Aber sowas können wahrscheinlich nur Italiener bauen. Ich kann mich gut an einen Testbericht von Klacks erinnern, in dem er das Maschinchen in den höchsten Tönen gelobt hat.
Toller Gadrehgriff, Typ SUPERPRACTIC. Eindeutig der Vorläufer des fantastischen Magura 307.
Wie schon gestern die Maxi muss auch die Bernegg angeschoben werden. Aber das muss heute jemand anderes erledigen, denn ich will den Sound des Baby-Twins aufnehmen.
Eine 850er Commando, jetzt mit der Elastikaufhängung des Motors. Ich erfahre, dass dieses System tatsächlich die Vibrationen ab ca. 3000 Umdrehungen weg filtert. Erstaunlich!
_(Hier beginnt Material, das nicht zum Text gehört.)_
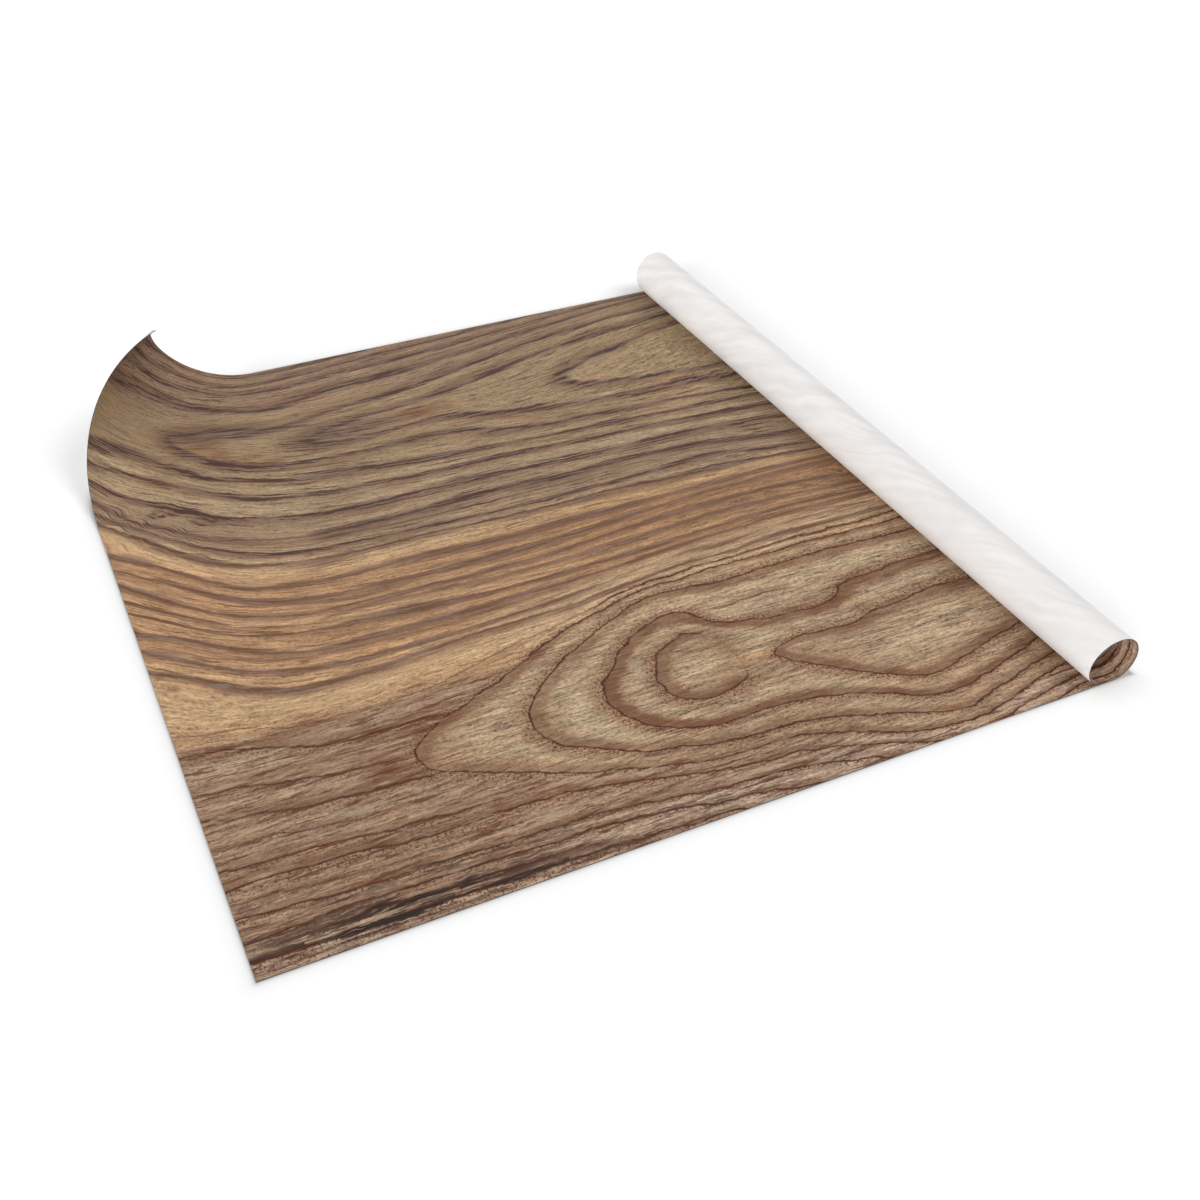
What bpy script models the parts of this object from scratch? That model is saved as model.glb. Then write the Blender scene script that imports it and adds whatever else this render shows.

Ein unglaublich schöner Adler-Umbau, schöner als die Yamaha, Kawasaki und Suzuki, die ein paar Jahre später auf den Markt kamen. Tolle Arbeit, Respekt.
Hab ich schon erwähnt, dass ich immer noch eine Schwäche für Mäxe habe? Ist nur wegen des Motors, aber der reisst alles andere raus.
Sechszylinder-Adler im Gespann, sicher nicht schön, aber eine tolle Konstruktion. Läuft wahrscheinlich wie eine Nähmaschine.
Nochmal die Gießener Norton, deren Besitzer ich leider nicht antreffe.
Und natürlich immer wieder schöne und/oder interessante Enfields.
Eine kleine Schraubereinlage wird auch geboten: Ein gerissener Kupplungszug wird gewechselt. Das stellt aber den Fahrer vor keinerlei Probleme, denn natürlich ist Ersatz im Tankrucksack. Interessant ist aber die Diskussion über die richtige Einstellung der Kupplung: An der Stellschraube im Getriebe, über die die Länge des Ausrückweges eingestellt wird, oder über den Einsteller im Kupplungszug, mit dem das Spiel des Zuges justiert wird?
Der Abend schreitet voran, die meisten Besucher sind wieder daheim, nur diese schneeweisse Schwingen-BMW hält noch die Stellung. Jaja, BMW gabs auch in weiß.
Als kleine Einlage gibt es einen Wettbewerb im Nägeleinschlagen. Ist aber wahrlich nicht meine Paradedisziplin, das können andere besser.
Auch heute begebe ich mich mich gegen 24:00 in meine Schreinerei und schlafe noch besser als in der letzten Nacht. Schade, dass das Treffen morgen schon wieder vorbei ist.